Bring a chair or plop down on a hay bale when Taylor Street becomes an outdoor free theater, a tradition since the film fest started in 2000.
“There’s a free movie on the street every night,” Halliday said. “It is usually kind of nippy. Expect to wear gloves and hats and down jackets.”
Screenings start Friday morning. Grand opening ceremonies that afternoon include the filmmakers arriving in classic cars and a performance by Marilyn Monroes from The Lawn Chair Rhythm Planet Drill.
The festival was launched in 2000 by four film buff friends — Rocky Friedman, Linda Yakush, Jim Westfall and Jim Ewing — who annually went to the Telluride Film Festival in Colorado. They wanted to create a festival closer to home with one caveat: It should have something for everyone.
The event draws film historians, critics, screenwriters, producers, directors and industry specialists.
Special past guests include Elliott Gould, Tony Curtis, Dyan Cannon, Debra Winger, Karen Allen and Bruce Dern.
This year’s special guests are partners John Sayles and Maggie Renzi, whose writing, producing and directing credits include “Lone Star,” “Honeydipper,” “Passion Fish,” “The Brother From Another Planet,” “Matewan,” “Eight Men Out,” “Silver City” and “The Secret Of Roan Inish.”
“Honeydipper” and “Lone Star” are among the movies on the marque.
“You can meet the filmmakers,” Halliday said. “Sit and drink coffee and listen to them talk. Their stories are so rich.”
Ever wondered, “What the heck does a producer do?” You can find out in a seminar by that title led by Renzi at 3:30 p.m. Sunday.
The festival is a boost for merchants.
“This shop has been a long-term supporter of the festival,” said Holly Stone Cabe of consignment boutique April Fool &Penny Too. “We have a lot of really fun vintage magazines with movie stars and books about the movies. A lot of Marilyn Monroe magazines and photos, and Mae West, Natalie Wood and Robert Redford floating around here.”
Like most other locals, she partakes in the fun.
“I get in as many films as possible,” Cabe said. “It’s just a great festival with quality films that stay with you a long time.”

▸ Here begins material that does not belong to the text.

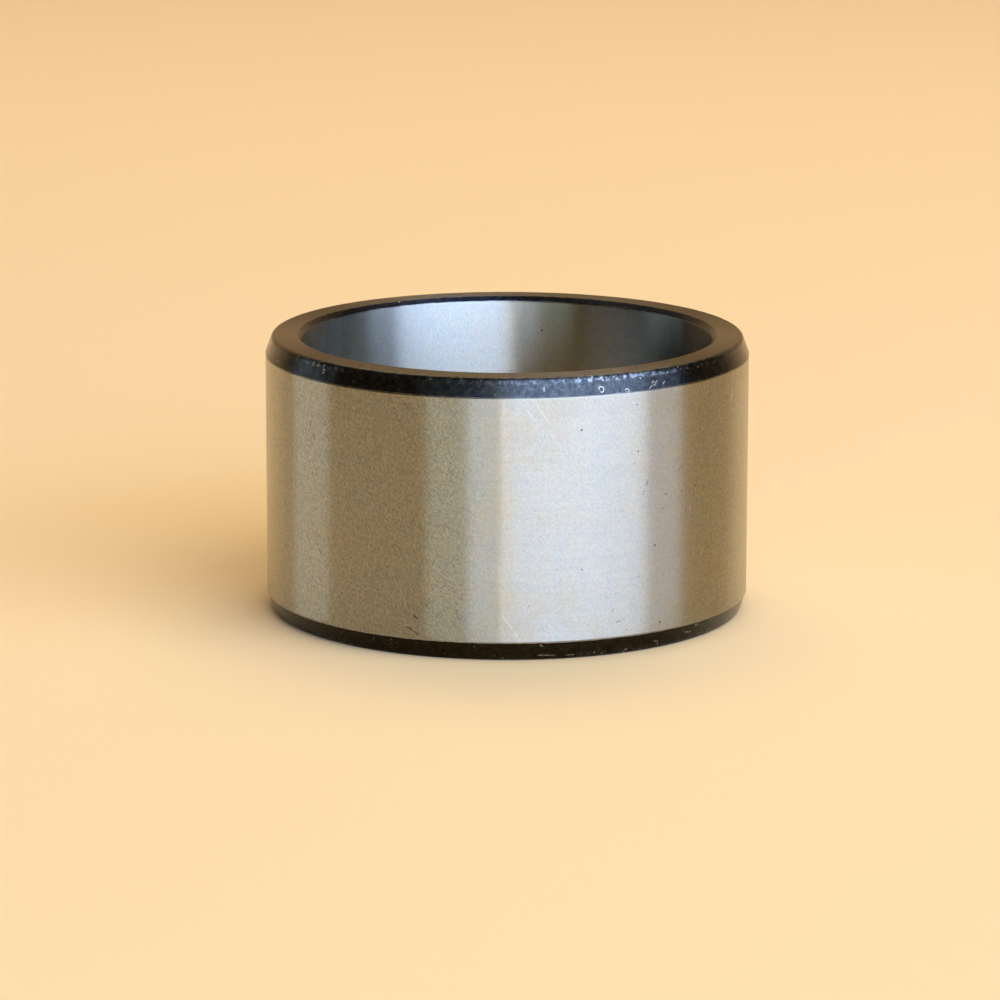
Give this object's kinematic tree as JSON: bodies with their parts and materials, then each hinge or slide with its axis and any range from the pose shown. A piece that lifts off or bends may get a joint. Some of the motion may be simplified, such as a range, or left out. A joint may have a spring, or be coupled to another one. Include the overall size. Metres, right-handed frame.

It’s a community effort. More than 300 volunteers donate everything from time to guest bedrooms. Many showbiz visitors stay in homes, not hotels.
Halliday has heard attendance could be as high as 5,000, but she doesn’t expect it to feel crowded.
“You can get into most films,” she said. “We’ve been doing this for 15 years so we figured out how to make it work.”
Andrea Brown: 425-339-3443; firstname.lastname@example.org. Twitter: @reporterbrown.
If you go
The Rose Theatre, 235 Taylor St. (158 seats)
The Rosebud Cinema, 235 Taylor St. (78 seats)
Northwest Maritime Center, 431 Water St. (300 seats)
The Peter Simpson Free Cinema, The American Legion Hall, 209 Monroe St. (100 seats)
Key City Public Theatre, 419 Washington Street (66 seats)
The Starlight Room, 237 Taylor St. (45 Seats)
Taylor Street Outdoor Theatre. Bring your own seat or sit on a hay bale.
Free outdoor movies at Taylor Street Outdoor Theatre
“The Secret of Roan Inish,” director John Sayles, 7:30 p.m. Friday
“The Black Stallion,” 7:30 p.m. Saturday
“Annie Hall,” 7:30 p.m. Sunday
Film begins at dusk. Dress warm. Come early to sit on hay bales or bring your own chair.
The Rose Theatre, 6:30 p.m. Sunday, film clips and awards, followed by 9 p.m. screenings of the Jury Award for Best Narrative Feature and Best Documentary.
Marine Park Community Center, 607 Water St., 10 a.m. Saturday and Sunday. Have a free cup of coffee and listen to filmmakers share stories about their work.
Meet the directors
Other movies whose directors will be attending include:
“Lone Star,” director John Sayles, 6:30 p.m. Saturday, Northwest Maritime Center
“Honeydipper,” director John Sayles, 3:30 p.m. Sunday, Northwest Maritime Center
“Angel Azulstar,” director Marcy Cravat, 12:15 p.m. Friday, Rosebud Theatre, and 6 p.m. Sunday, Key City Public Theatre
“Bipolarized,” director Rita Kotzia, 12:15 p.m. Friday, Peter Simpson Free Cinema, and 3 p.m. Sunday, The Starlight Room
“Advanced Styles,” director Lina Plioplyte, noon Saturday, Rose Theatre, and 9:30 a.m. Sunday, Northwest Maritime Center. Documentary about seven unique New Yorkers ages 62 to 95 whose eclectic personal style and spirit have guided their approach to aging.
“Return of the River,” by local filmmakers John Gussman and Jessica Plumb, 6:30 p.m. Friday, Rose Theatre and 12:15 p.m. Saturday, Peter Simpson Free Cinema. The movie highlights the dedication of the Lower Elwha Klallam Tribe, local landowners and visionary community action.